En Egipto a los muertos lavados, llorados, purificados, momificados, se les alimentaba simbólicamente durante años. Mi amigo Nakako y su mujer granadina Beatriz, me invitaron a comer en su casa de Kyoto… con los muertos del marido. A cada uno el anfitrión le sirvió un cachito de su manjar preferido y llenó un dedal de vodka para su tío de Yamanasi aficionado a esta bebida.

Gilgamés, hace 4.000 años, combatió a monstruos y a toros alados, pero el huracán del dolor le bamboleó aturdido tras la muerte de su amigo. Tanto sufrió que no aceptó a la Muerte. Incluso quiso vengarse de ella. Cómo le comprendo.

Salió en busca de la yerba de la inmortalidad para resucitar a su inolvidable amigo. Se fue más allá del lago Trepasis sin escuchar la voz de la razón.

Y dio con la yerba milagrosa, porque Gilgamés sabía que los  dioses crearon a los hombres inmortales. Así lo cuentan todas las mitologías. Cómo me cuesta tener que aceptar que ha muerto ¡para siempre! Topor (o lonesco).

¿Por qué los dioses no le ofrecieron a Topor (o a André Breton)  como al panadero Adapa de Mesopotamia la bebida de la vida eterna? La leyenda cuenta que instigado por el dios de la ciencia, Ea el panadero rechazó el brebaje de la inmortalidad. Topor no se  hubiera dejado embaucar por  charlatanes. 

Desgraciadamente cuando Gilgamés, de vuelta con la yerba de la inmortalidad, se arrodilló en una fuente para apagar su sed la serpiente («el animal que muda eternamente») aprovechó su instante de descuido para robarle su precioso tesoro.

Homero también nos cuenta cómo Deméter asperjó al hijo de Metanira con una ducha de llamas purificadoras. Cuando la madre gritó asustada, Deméter, sorprendida, dejó caer al niño en las ascuas. «Por tu locura Metanira tu hijo murió abrasado y no será inmortal».

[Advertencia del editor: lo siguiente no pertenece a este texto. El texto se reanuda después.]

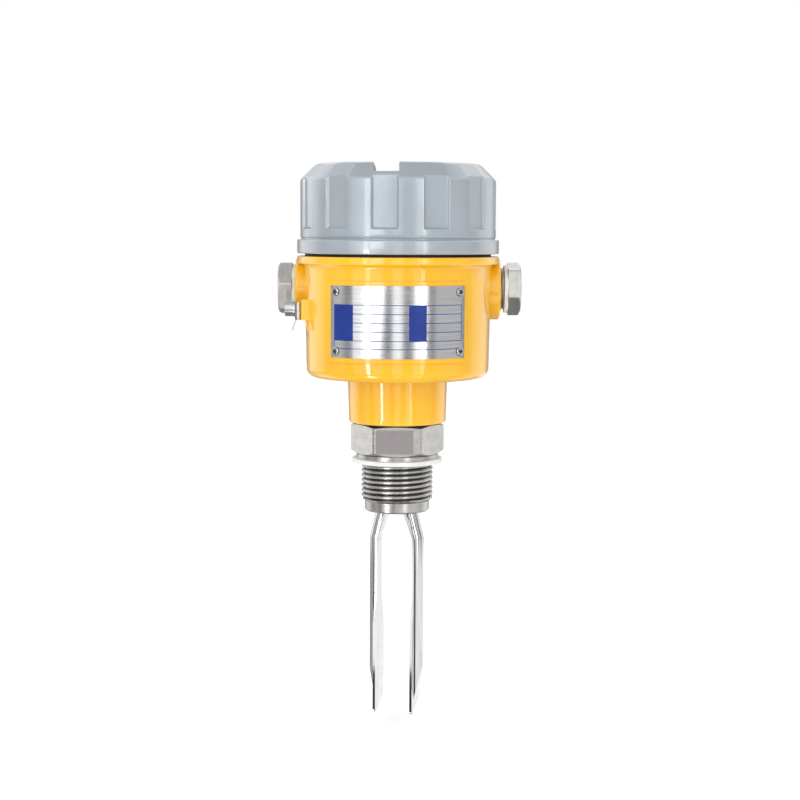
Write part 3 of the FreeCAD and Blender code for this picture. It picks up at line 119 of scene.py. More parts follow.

La pérdida de la inmortalidad fue siempre debida a un detalle absurdo o un error ridículo (¿cuál he cometido yo para que se muera Topor?) como la manzana de Eva. La luna diosa de la inmortalidad fue pisada por el hombre una sola vez (en 1969) sin «lendemains qui chantent». Quizás el cosmonauta Armstrong (frente a la luna) hubiera querido gritar como Aquiles (frente a Ulises) «prefiero ser esclavo a reinar en el imperio de los muertos».

La mitología nórdica construyó el artilugio que requiere mi dolor para volver a ver a Topor: «Entre la vida y la muerte, entre el cielo y la tierra… hay un puente ¿no lo has visto? Tiene tres colores. Tú lo llamas arco iris».

Los «inmortales» se alejan de mí para subir al Cielo, al Paraíso, o al inmenso sol. Los egipcios imaginaban que los elegidos retozaban en prados de estrellas mamando eternamente el seno de la diosa Nut. Homero suponía que «la más dulce vida» se daba en los confines de la tierra, en los Campos Elíseos. Platón creía en una Isla de Bienaventurados y Píndaro en un segundo Olimpo reservado para los mejores. Mientras que para los más humoristas Próteo concibió un paraíso con rebaños de focas.

Yo también oigo, como las criaturas de la Odisea, los mugidos del toro pero también los silbidos de la serpiente. ¿Por qué tuvieron que morir Topor y mis amigos? ¿Es hoy el hombre menos inmortal que nunca?